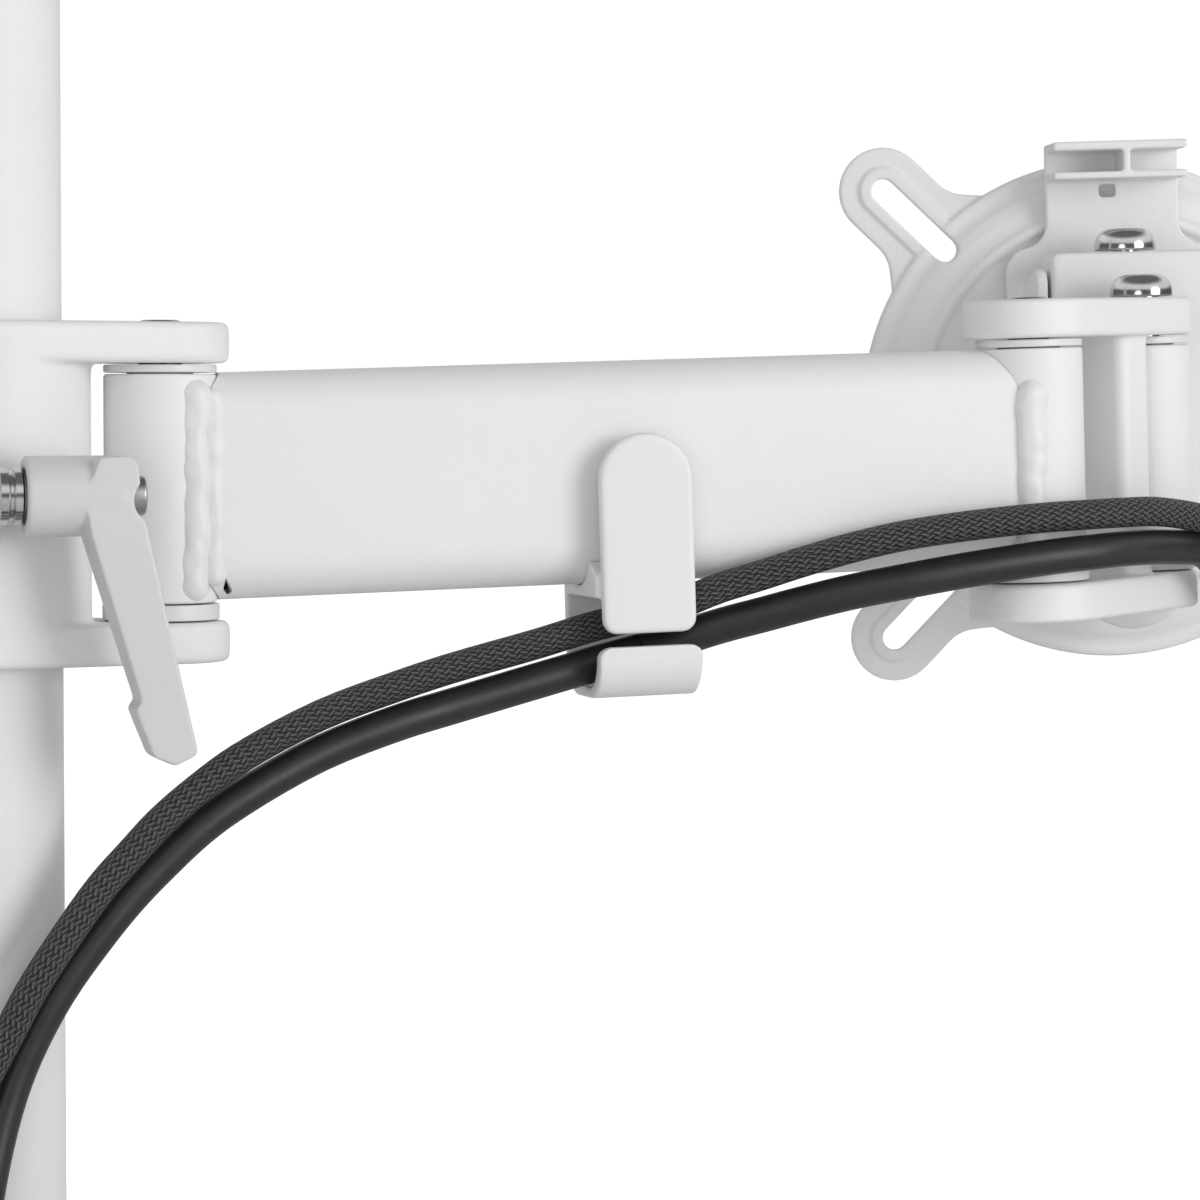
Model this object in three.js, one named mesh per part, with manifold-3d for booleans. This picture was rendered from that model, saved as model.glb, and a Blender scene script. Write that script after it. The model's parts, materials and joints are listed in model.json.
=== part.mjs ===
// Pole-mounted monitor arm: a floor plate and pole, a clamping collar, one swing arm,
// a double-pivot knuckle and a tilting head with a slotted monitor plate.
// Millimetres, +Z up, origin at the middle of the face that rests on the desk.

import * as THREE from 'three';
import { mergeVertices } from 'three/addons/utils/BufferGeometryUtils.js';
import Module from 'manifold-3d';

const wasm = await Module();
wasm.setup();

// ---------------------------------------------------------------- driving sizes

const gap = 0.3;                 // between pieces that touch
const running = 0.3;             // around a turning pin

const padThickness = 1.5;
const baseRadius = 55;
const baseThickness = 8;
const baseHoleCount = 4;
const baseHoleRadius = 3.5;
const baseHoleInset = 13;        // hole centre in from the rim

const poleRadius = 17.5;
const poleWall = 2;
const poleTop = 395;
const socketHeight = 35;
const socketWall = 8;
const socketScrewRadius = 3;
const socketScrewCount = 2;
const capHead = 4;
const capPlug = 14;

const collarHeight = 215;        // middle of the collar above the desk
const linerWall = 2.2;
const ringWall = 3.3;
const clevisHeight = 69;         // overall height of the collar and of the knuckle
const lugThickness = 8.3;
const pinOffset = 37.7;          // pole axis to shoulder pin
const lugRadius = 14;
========
**The problem:** Check every line of the data above for the string "manifold", and copy those that have it.

**Problem solution:**
Model this object in three.js, one named mesh per part, with manifold-3d for booleans. This picture was rendered from that model, saved as model.glb, and a Blender scene script. Write that script after it. The model's parts, materials and joints are listed in model.json.
import Module from 'manifold-3d';